As for the Regional Council, I would endorse the two issues Chairman Alan Dick discusses in this BayBuzz article, water and investment policy, and add two more.

7. Water strategy – as far as I’m concerned, it’s impossible for the Regional Council to do too much to better understand and improve its stewardship of the region’s water supply and quality. The financial commitment proposed in the HBRC’s ten-year plan is fully justified … so long as it leads to prompt action.

8. Investment strategy – HBRC plan to marshall its investment assets more actively on behalf of regional economic development is exciting. It potentially puts the Regional Council in a more energetic role in terms of facilitating infrastructure and business activities that can protect our environment, conserve our resources and foster sustainable growth.

Related to this is the new responsibility HBRC is taking for the region’s economic development and tourism agency, Hawke’s Bay Inc. The Regional Council will supervise and fully fund the agency, giving it at last a fair shot at delivering on its mission – to be a leader in advancing the region’s economic well-being. For example, HB Inc is taking the lead in planning with all stakeholders for a successful Bay hosting of World Rugby Cup matches, as well as a visiting team.

9. Healthy homes – ensuring healthy homes accounts for the lion’s share of the Regional Council’s rate increase, for those areas affected. However, providing well-insulated, dry and heated homes yields such dramatic health benefits, which spill over into significant economic and educational benefits, that it’s hard to imagine a local government investment with a bigger pay-off.

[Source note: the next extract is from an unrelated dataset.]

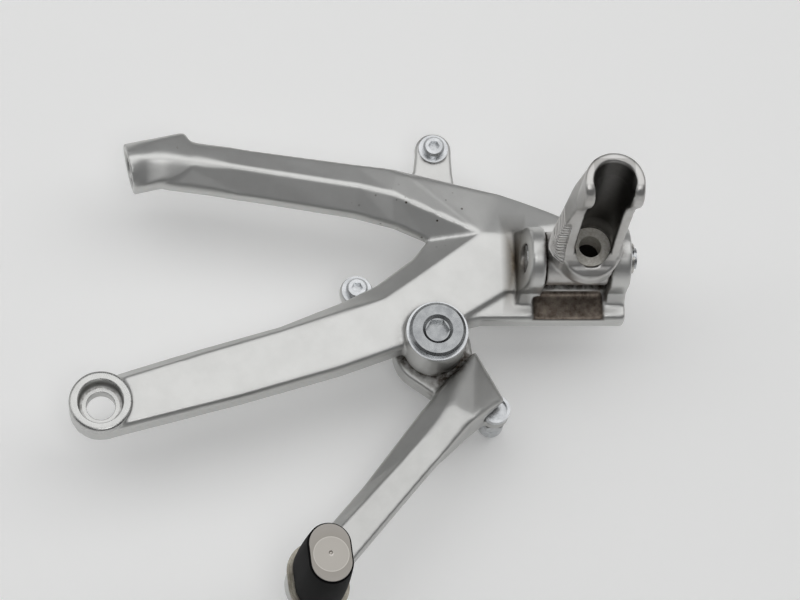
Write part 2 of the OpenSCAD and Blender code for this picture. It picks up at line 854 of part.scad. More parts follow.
module toe_peg_core() {
    color(CAST)
        at_toe()
            difference() {
                union() {
                    translate([0, 0, collar_t])
                        linear_extrude(toe_h - collar_t)
                            oval(toe_w, toe_l);
                    linear_extrude(collar_t)
                        oval(toe_w - 4, toe_l - 4);
                }
                // Turned end face with its centre mark
                translate([0, 0, toe_h - 0.5])
                    cylinder(h = 1, r1 = 0.3, r2 = 1.2);
                translate([0, 0, -1])
                    cylinder(h = 13, r = toe_screw_r);
            }
}

module toe_peg_rubber() {
    foot = [toe_w + 2 * toe_rubber_t, toe_l + 2 * toe_rubber_t];
    end = [toe_w + 1.4, toe_l + 1.4];
    color(RUBBER)
        at_toe()
            translate([0, 0, collar_t])
                difference() {
                    linear_extrude(toe_h - collar_t - 0.5, scale = [end[0] / foot[0], end[1] / foot[1]],
                        slices = 1)
                        oval(foot[0], foot[1], $fn = 48);
                    translate([0, 0, -1])
                        linear_extrude(toe_h)
                            oval(toe_w, toe_l);
                }
}

// Stepped oval foot of the toe peg: three steps that widen towards the lever
module toe_peg_collar() {
    steps = 3;
    color(STEEL)
        at_toe()
            difference() {
                for (i = [0 : steps - 1])
                    translate([0, 0, i * collar_t / steps])
                        linear_extrude(collar_t / steps)
                            oval(toe_w + 8 - 1.4 * i, toe_l + 7 - 1.4 * i);
                translate([0, 0, -1])
                    linear_extrude(collar_t + 2)
                        oval(toe_w - 4, toe_l - 4);
            }
}

module toe_peg_screw() {
    color(ZINC)
        at_toe()
            difference() {
                union() {
                    translate([0, 0, -toe_pad_t])
                        cylinder(h = toe_pad_t + 11, r = toe_screw_r);
                    translate([0, 0, -toe_pad_t - 3.2])
                        cylinder(h = 3.2, r = toe_screw_head_r);
                }
                translate([0, 0, -toe_pad_t - 4])
                    linear_extrude(3)
                        hexagon(4);
            }
}

hanger();
upper_mount_insert();
pivot_bolt();
pivot_washer_front();
pivot_washer_thrust();
pivot_washer_rear();
pivot_nut();
upper_lug_screw();
upper_lug_washer();
lower_lug_screw();
lower_lug_washer();
hinge_pin();
hinge_washer();
hinge_circlip();
return_spring();
footpeg();
peg_ring();
gear_lever();
lever_bush();
lever_seal_front();
lever_seal_rear();
linkage_stud();
linkage_nut();
toe_peg_core();
toe_peg_rubber();
toe_peg_collar();
toe_peg_screw();
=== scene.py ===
import math

import bpy
import numpy as np
from mathutils import Matrix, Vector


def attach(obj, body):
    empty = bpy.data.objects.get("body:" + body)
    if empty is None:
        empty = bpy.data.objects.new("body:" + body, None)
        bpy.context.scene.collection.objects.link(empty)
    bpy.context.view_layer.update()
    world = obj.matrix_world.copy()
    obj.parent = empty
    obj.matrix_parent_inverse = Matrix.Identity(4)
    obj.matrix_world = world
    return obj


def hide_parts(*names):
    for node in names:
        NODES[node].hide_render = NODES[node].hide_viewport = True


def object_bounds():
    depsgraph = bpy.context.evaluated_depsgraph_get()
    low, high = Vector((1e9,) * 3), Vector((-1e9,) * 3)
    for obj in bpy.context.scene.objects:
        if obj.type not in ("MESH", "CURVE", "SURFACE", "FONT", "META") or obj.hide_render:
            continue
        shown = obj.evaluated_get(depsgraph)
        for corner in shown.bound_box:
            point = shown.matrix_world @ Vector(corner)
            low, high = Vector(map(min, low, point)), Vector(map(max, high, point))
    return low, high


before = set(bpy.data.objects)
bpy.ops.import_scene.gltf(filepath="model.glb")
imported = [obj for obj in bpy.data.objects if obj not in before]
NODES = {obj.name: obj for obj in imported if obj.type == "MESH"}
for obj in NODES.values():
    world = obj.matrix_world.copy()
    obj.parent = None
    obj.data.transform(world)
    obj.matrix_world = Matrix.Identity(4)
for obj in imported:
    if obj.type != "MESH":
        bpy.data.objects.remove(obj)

cad_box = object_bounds()
MM = 0.001

# Fine ribs on the left of the peg: how far right and between which heights they reach
RIB_LEFT = 173.0
RIB_LOW = 36
RIB_HIGH = 66
RIB_PITCH = 2.0
RIB_DEPTH = 0.4
# Upper boss: the middle of its open end, and the direction from there along its bore
BOSS_END = (10.2, 97.0)
BOSS_AXIS = (0.974, 0.225)
# Foot of the toe peg, and how far it is turned about its axis and leans outwards
TOE_FOOT = (80.4, -69.0, 10.0)
TOE_TURN = math.radians(6)
TOE_LEAN = math.radians(4)
# Middle of the toe peg's outer end
TOE_END = (83.2, -69.6)


# Shapes
def mesh_piece(name, co, faces, body, slot, material):
    """A mesh from arrays of corners (in mm) and faces, riding on a CAD body if it has one."""
    mesh = bpy.data.meshes.new(name)
    co = np.asarray(co, float).reshape(-1, 3) * MM
    count, sides = faces.shape
    mesh.vertices.add(len(co))
    mesh.vertices.foreach_set("co", co.astype(np.float32).ravel())
    mesh.loops.add(count * sides)
    mesh.loops.foreach_set("vertex_index", faces.astype(np.int32).ravel())
    mesh.polygons.add(count)
    mesh.polygons.foreach_set("loop_start", np.arange(count, dtype=np.int32) * sides)
    mesh.polygons.foreach_set("use_smooth", np.full(count, True))
    mesh.update(calc_edges=True)
    mesh.validate()
    mesh.materials.append(material)
    piece = bpy.data.objects.new(name, mesh)
    bpy.context.scene.collection.objects.link(piece)
    if body:
        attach(piece, body)
    return piece


def grid(rows, cols, round_rows=True, round_cols=True):
    """Quads of a grid in which corner (i, j) is number i * cols + j. It can close on
    itself either way."""
    quad_rows = rows if round_rows else rows - 1
    quad_cols = cols if round_cols else cols - 1
    i, j = np.meshgrid(np.arange(quad_rows), np.arange(quad_cols), indexing="ij")
    i2 = (i + 1) % rows
    j2 = (j + 1) % cols
    return np.stack([i * cols + j, i * cols + j2, i2 * cols + j2, i2 * cols + j], -1).reshape(-1, 4)


def turned(profile, steps=128):
    """Surface of revolution about Z of a closed profile of (radius, height) points:
    P(t, k) = (-r_k cos t, -r_k sin t, h_k)."""
    r, h = np.array(profile, float).T
    t = np.linspace(0, 2 * math.pi, steps, endpoint=False)[:, None]
    co = np.stack([-r * np.cos(t), -r * np.sin(t), np.broadcast_to(h, (steps, len(h)))], -1)
    return co, grid(steps, len(r))[:, ::-1]


def rounded(points, reach, steps=7):
    """A closed outline whose corners are cut by quadratic arcs: each corner c becomes
    (1-s)^2 a + 2s(1-s) c + s^2 b, with a and b the given reach before and after it."""
    p = np.array(points, float)
    before = np.roll(p, 1, 0) - p
    after = np.roll(p, -1, 0) - p
    length_before = np.linalg.norm(before, axis=1)
    length_after = np.linalg.norm(after, axis=1)
    reach = np.minimum(reach, 0.45 * np.minimum(length_before, length_after))[:, None]
    a = p + before / length_before[:, None] * reach
    b = p + after / length_after[:, None] * reach
    s = np.linspace(0, 1, steps)[None, :, None]
    arcs = (1 - s) ** 2 * a[:, None] + 2 * s * (1 - s) * p[:, None] + s**2 * b[:, None]
    return arcs.reshape(-1, 2)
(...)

10. Maori partnership – the Regional Council proposes funding assistance to help build capacity within the Maori community to engage more substantively in the decision-making of the Council. Significant Treaty Settlements related to Ngati Kahungunu are expected, which are likely to provide economic and social redress involving natural resource management. Water policy-making, with its new strategic status at the Council, is just one example of where Maori rights and interests must be better incorporated in the future.

These are my “Top Ten” issues. You have about four weeks to examine the plans, draw your own conclusions and communicate your views to Councils. Don’t let this important opportunity pass.